The field `exclusive` defines the type of lock. When a new lock is to be
created, restic checks all locks in the repository. When a lock is found, it
is tested if the lock is stale, which is the case for locks with timestamps
older than 30 minutes. If the lock was created on the same machine, even for
younger locks it is tested whether the process is still alive by sending a
signal to it. If that fails, restic assumes that the process is dead and
considers the lock to be stale.

When a new lock is to be created and no other conflicting locks are
detected, restic creates a new lock, waits, and checks if other locks
appeared in the repository. Depending on the type of the other locks and the
lock to be created, restic either continues or fails.

Backups and Deduplication
=========================

For creating a backup, restic scans the source directory for all files,
sub-directories and other entries. The data from each file is split into
variable length Blobs cut at offsets defined by a sliding window of 64 byte.
The implementation uses Rabin Fingerprints for implementing this Content
Defined Chunking (CDC). An irreducible polynomial is selected at random and
saved in the file `config` when a repository is initialized, so that watermark
attacks are much harder.

Files smaller than 512 KiB are not split, Blobs are of 512 KiB to 8 MiB in
size. The implementation aims for 1 MiB Blob size on average.

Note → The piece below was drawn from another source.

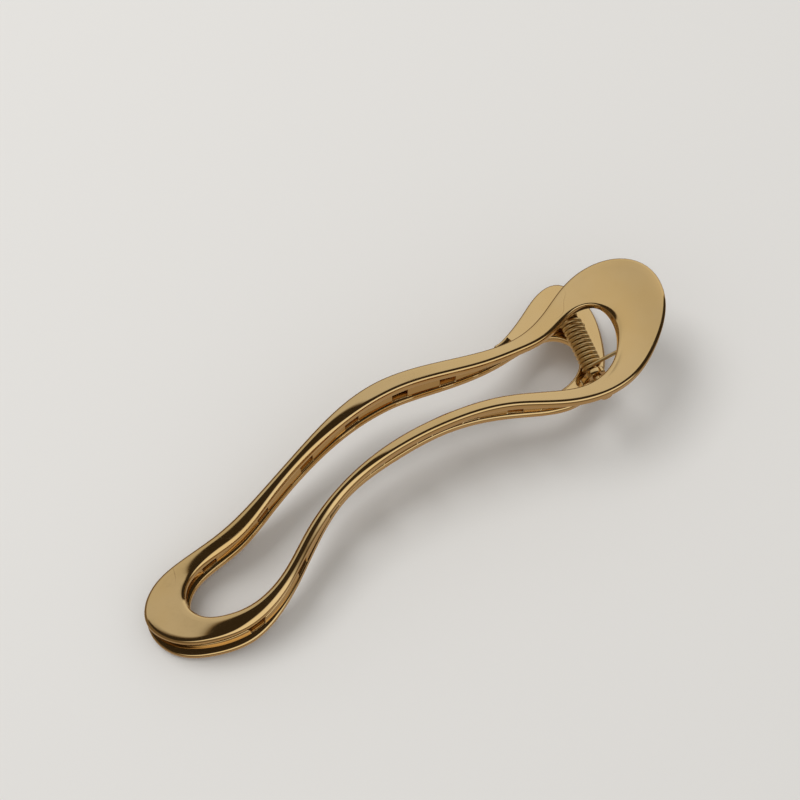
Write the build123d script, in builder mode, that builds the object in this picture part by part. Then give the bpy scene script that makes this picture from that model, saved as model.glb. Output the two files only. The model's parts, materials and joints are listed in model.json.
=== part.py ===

For modified files, only modified Blobs have to be saved in a subsequent
backup. This even works if bytes are inserted or removed at arbitrary positions
within the file.

Threat Model
============

The design goals for restic include being able to securely store backups in a
location that is not completely trusted, e.g. a shared system where others can
potentially access the files or (in the case of the system administrator) even
modify or delete them.

General assumptions:

 * The host system a backup is created on is trusted. This is the most basic
   requirement, and essential for creating trustworthy backups.

The restic backup program guarantees the following:

 * Accessing the unencrypted content of stored files and metadata should not
   be possible without a password for the repository. Everything except the
   metadata included for informational purposes in the key files is encrypted and
   authenticated.

 * Modifications (intentional or unintentional) can be detected automatically
   on several layers:

     1. For all accesses of data stored in the repository it is checked whether
        the cryptographic hash of the contents matches the storage ID (the
        file's name). This way, modifications (bad RAM, broken harddisk) can be
        detected easily.

     2. Before decrypting any data, the MAC on the encrypted data is
        checked. If there has been a modification, the MAC check will
        fail. This step happens even before the data is decrypted, so data that
        has been tampered with is not decrypted at all.

However, the restic backup program is not designed to protect against attackers
deleting files at the storage location. There is nothing that can be done about
this. If this needs to be guaranteed, get a secure location without any access
from third parties. If you assume that attackers have write access to your
files at the storage location, attackers are able to figure out (e.g. based on
the timestamps of the stored files) which files belong to what snapshot. When
only these files are deleted, the particular snapshot vanished and all
snapshots depending on data that has been added in the snapshot cannot be
restored completely. Restic is not designed to detect this attack.